What we call the ego
is the individual’s particular way
of not being fully present.

One response so far

Feb 28 2014

Manikkavacakar – Becoming sky & earth

Published by under Poetry

Becoming sky & earth
by Manikkavacakar

Becoming sky & earth
Wind & light
Becoming flesh & spirit
All that truly is
& all that which is not
Becoming the Lord,
He makes those who say,
“I” & “mine”
Dance in the show
Becoming sky
& standing there…
How can my words
praise Him?


/ Photo by Vik Nanda /

Yesterday was the Hindu festival of Shivaratri in honor of the the god Shiva. Often Shiva is depicted as a meditating, long-haired ascetic, but another important expression of Shiva is as Nataraj, Lord of the Dance.

Shiva Nataraj is depicted with one foot raised in dance, the other foot treading upon a figure representing ignorance. In one hand he holds the drum that is the fundamental sound of creation. In another he displays the fire of destruction. A third hand expresses the mudra (hand position) of fearlessness, while the fourth hand points to his upraised foot, suggesting the path to liberation. His jata, matted locks, fly out about his head; in the wildness of his dance, they crash into the objects of existence, dispelling their illusory being. And flames emanate from his dancing body, representing manifestation, creation radiated out into being by the pure energy of his dance.

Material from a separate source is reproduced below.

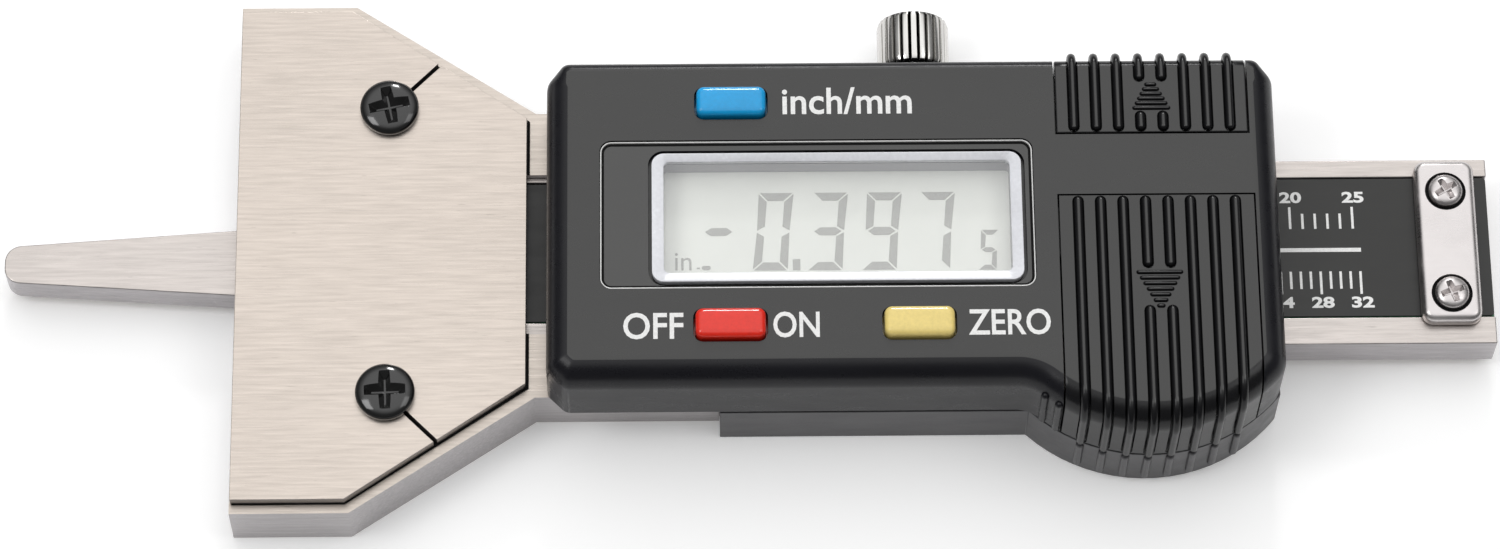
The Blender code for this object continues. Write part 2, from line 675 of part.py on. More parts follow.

Shiva’s dance — called the Tandava — is the rhythm of the universe, the dance of creation, evolution, destruction, and renewal. The cycle of the seasons is in his dance, All patterns and rhythms emanate from Lord Shiva’s dance, from the ages of the world to the thrum of each person’s heartbeat.

All the dramas of existence are expressions of Shiva’s dance.

That statement is particularly interesting to me:

He makes those who say,
“I” & “mine”
Dance in the show

First, the Manikkavacakar describes his expansive, blissful merging with all Being–

Becoming sky & earth
Wind & light
Becoming flesh & spirit
All that truly is
& all that which is not

Merging with Shiva himself–

Becoming the Lord

And from this egoless, all-permeating state, the yogin witnesses Lord Shiva’s dance play out. He sees people, creatures, all beings swept up in the rhythm of that great dance. From the yogin’s elevated state, the Tandava is an immense, colorful wonder of swirling movement, contact and conflict, birth and death, joy and suffering, rising and falling. But to those swept up in the dance, the rhythms are overwhelming, the experiences can be terrifying. As beautiful as the great cosmic dance is, the individuals within it are engaged in exhaustive struggle, often disoriented, and sometimes touched by terrible suffering.

Why the disconnect between the macrocosmic majesty and the microcosmic misery? Amidst the dance of being, people struggle because of the ego sense. They say “I” and “me” and “mine.” This creates an incomplete and fixed sense of self — very dangerous in a world defined by movement. The ego is a sort of spiritual temper tantrum, a child’s hot assertion that “this is what I am, and this is all that I am, and the world had better stay put!” But the dance continues. The universe is alive, and life moves.

The dance of existence is terrifying when we identify with all the tumbling bits and pieces. But when we come to know ourselves as flowing, spacious, subtle beings of pure dynamic awareness, we can then choose to participate or not, in service and in delight. We are no longer IN the dance, we have become the dance. We are not so much bodies or collections of experiences with a fixed point in the rhythm, we are the flow of rhythm itself. Free from the fixations and limitations of the little self, we now move with Shiva himself.

How can words manage to praise the Lord of the Dance?

Om Namah Shivaya!






Manikkavacakar

India (9th Century) Timeline
Yoga / Hindu : Shaivite (Shiva)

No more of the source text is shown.